At least 20 MPs have publicly expressed concern about the policies including the Folkestone MP and former human rights barrister, Tony Vaughan, the select committee chair Sarah Owen and 2024 intake MPs including Simon Opher, Abitsam Mohamed and Neil Duncan-Jordan.

The chair of the housing and communities select committee, Florence Eshalomi, asked Mahmood in the Commons if she was certain there would not be “unintended consequences” from the policies.

Speaking in the Commons, Mahmood rebuked MPs for suggesting she was using divisive language. She mentioned the crude racial slur she said was “regularly” used against her by people telling her to “go back home”.

“I know through my own experience and the experience of my constituents just how divisive asylum has become in our country,” she said.

A government source said there would be a “huge amount of engagement” with worried Labour MPs and stressed there would be no deportations of unaccompanied children.

“The crisis at our borders is an existential issue for mainstream parties. If we don’t solve the crisis at our border, dark forces will follow,” they said. “Politics is about making arguments for things you think are right. That is what the home secretary is doing today.”

But MPs said there were in particular widespread concerns about “morally bankrupt” moves to ramp up the deportation of families – which in practice would mean increased detention of children before removal.

“I didn’t fight an election as a Labour MP to bundle distressed children on to deportation flights,” one MP said. Another MP in a Green-facing seat said they were facing an enormous backlash on social media. “It’s all terrible. Straight out of the far-right playbook. Lots of colleagues feel the same,” said a third.

Opher said the government “should stop the boats because it’s dangerous, and we should stop the scapegoating of immigrants because it’s wrong and cruel … Measures that create bureaucracy and insecurity do not offer clarity or strengthen control – they cost money, waste time and weaken the system.”

Owen, one of the key organisers against the government’s welfare cuts, said: “A strong immigration system doesn’t need to be a cruel one. It shouldn’t need saying – but refugees and asylum seekers are real people, fleeing war and persecution.”

Duncan-Jordan said: “My taxi driver this morning told me that after 20 years living in this country he no longer felt welcome, despite paying his taxes and making a contribution to the local community.

“British values extend beyond running a raffle or cutting the half-time orange. We are compassionate, tolerant and generous. Kicking out recognised asylum seekers doesn’t speak to any of our values. It hardens us as a nation and portrays Britain as a country like its weather – cold and uninviting.”

Several Labour aides also expressed their own discomfort and expressed scepticism that the government would be able to pass the proposals without a climbdown on some measures, including the seizures of assets and the rights of refugee families to reach permanent settlement sooner than the proposed 20 years.

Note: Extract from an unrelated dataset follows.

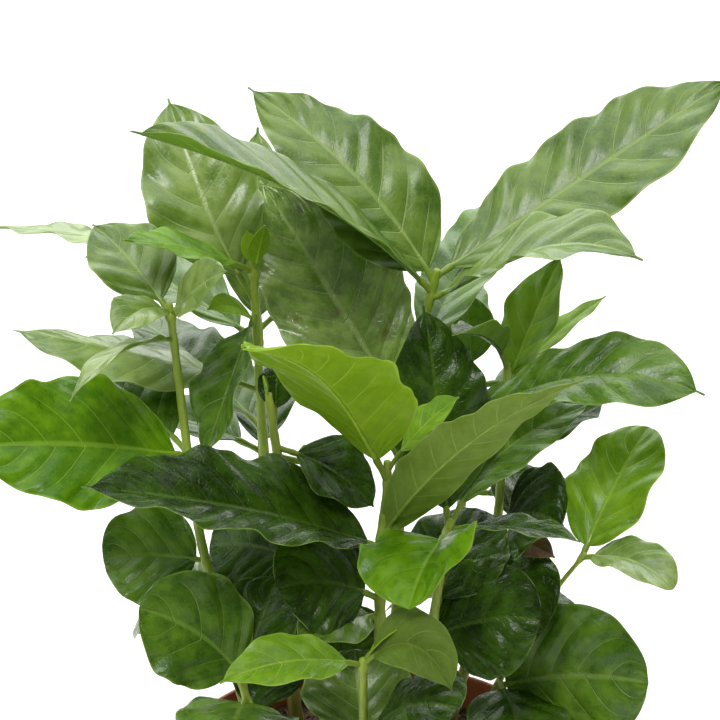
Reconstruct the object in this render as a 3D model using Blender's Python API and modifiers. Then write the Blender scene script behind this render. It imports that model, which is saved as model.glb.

The government has already been forced to clarify that it did not intend to proactively seize jewellery from refugees.

“I think what the PLP [parliamentary Labour party] will try and do first is seek to dilute these proposals,” one said. Another MP said they saw it as an “opening offer … I’m sure that they will want to try and hear concerns because we know what happens when they don’t.”

One MP in a marginal seat said they were particularly disturbed by the rhetoric that Britain is the “destination of choice” for refugees, which they said was straightforwardly untrue given the UK was the 14th most popular in the recent data.

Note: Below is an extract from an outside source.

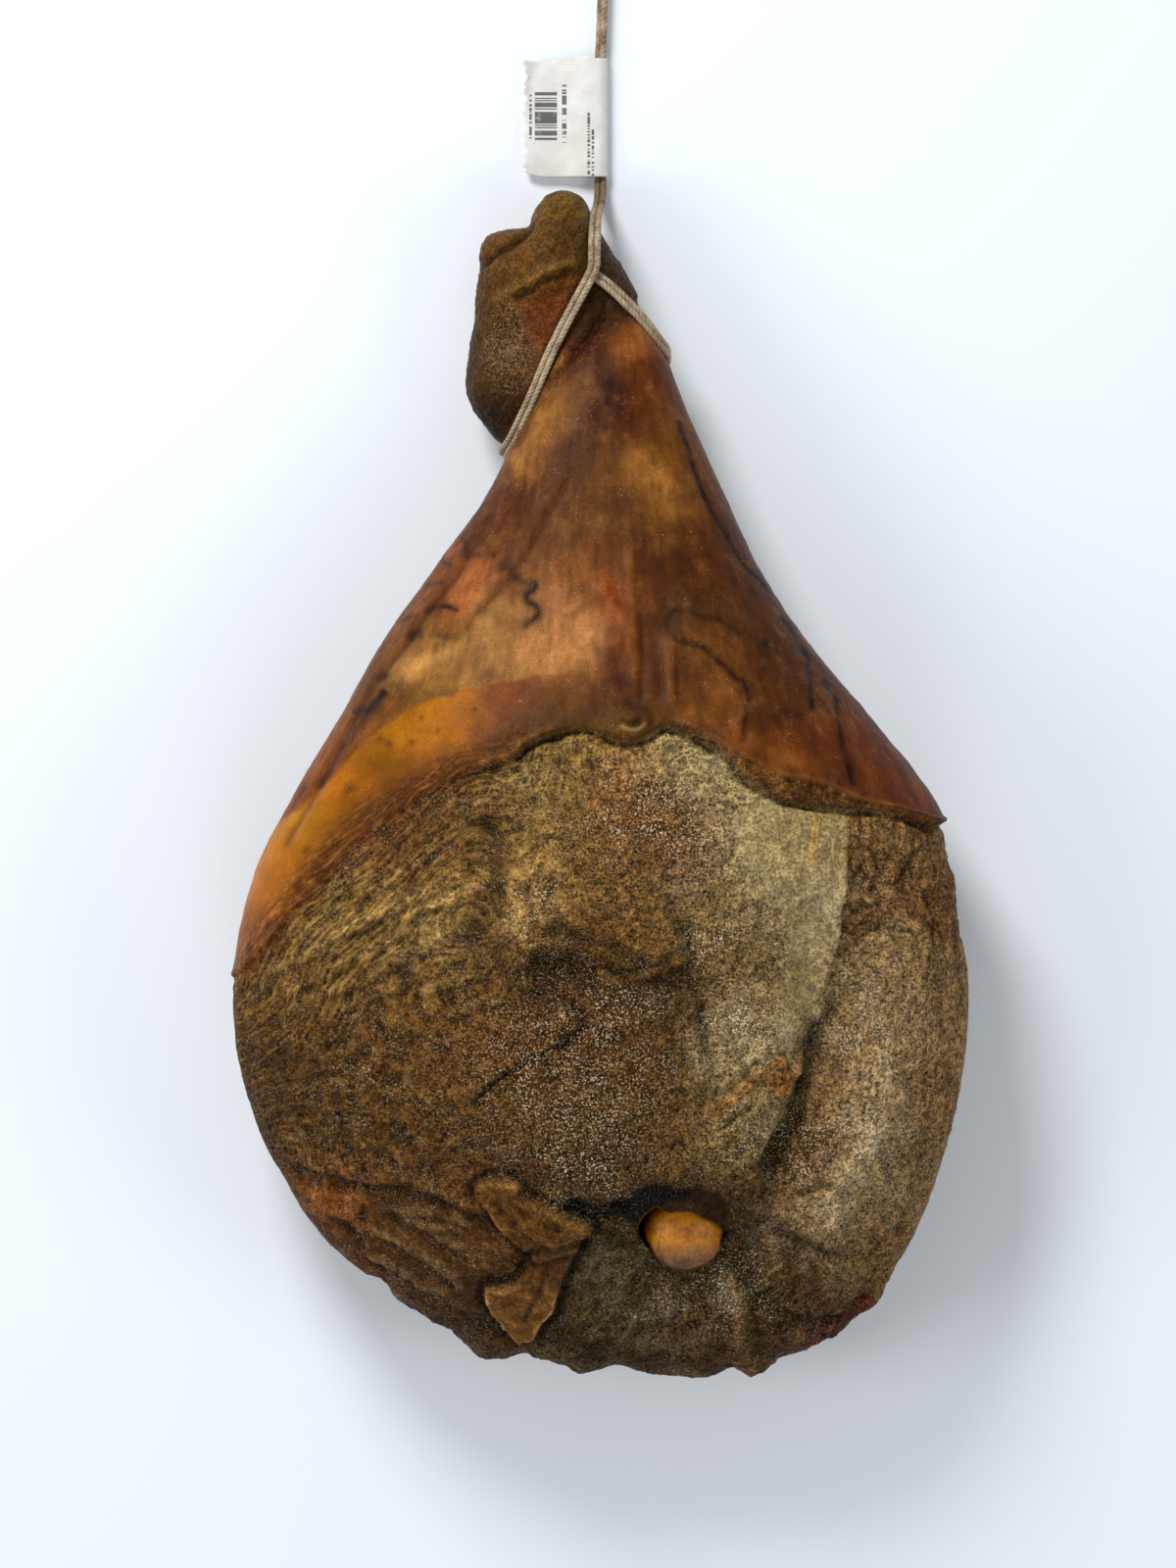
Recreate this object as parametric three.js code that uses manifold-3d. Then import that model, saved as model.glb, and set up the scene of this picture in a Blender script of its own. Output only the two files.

But another MP said they did not think it would mean immediate rebellions or resignations: “We want to read the proposals and then hear from other interested parties and get expert advice.

“That is what happened with welfare and then the picture became clearer. No one doubts that there is a necessity to tackle illegal immigration but there are parts of this that do not strike me as an obvious deterrent and which will extend people’s suffering.”

However, a significant number of MPs said they were convinced of the need to undertake “the unthinkable” when it came to the asylum system, given the threat of Reform and the even more draconian measures that could come under a Nigel Farage government.

“People need to get real,” one minister said. “The public are moving a lot faster than colleagues on this because they recognise the stereotype of the deserving refugee has changed dramatically over the last decade because of the scale of people on the move.”

Refugee status will be made temporary and reviewed every 30 months, the Home Office’s asylum policy document reads.

The government also plans to weaken asylum seekers’ rights under article 8 of the ECHR, which provides for the “right to respect for family and private life”.

The policy document said this was being used by illegal migrants to “stop” their removal. It proposes “strengthening” the public interest in interfering with article 8 and limiting it to “immediate family”.

The UK will also lobby to “evolve” article 3 of the ECHR, which prohibits torture and inhuman or degrading treatment or punishment, to counteract how it has “been expanded over time”, with it now being used to allow criminals to stay.

A new appeals body would be formed in an attempt to accelerate removals, the Home Office’s blueprint states. This would be staffed by “professionally trained adjudicators” and its aim would be to “expand the capacity of the appeals system”.

Enver Solomon, the chief executive of Refugee Council, said: “What’s being forgotten here is that behind these proposals are men, women and children who have survived war, persecution and unimaginable loss, and who arrive in the UK with almost nothing.

“These reforms sound tough, but they won’t fix the real problems in the asylum system. Instead, they risk creating more delays, more stress and more inhumane treatment for the very people the system is meant to protect.”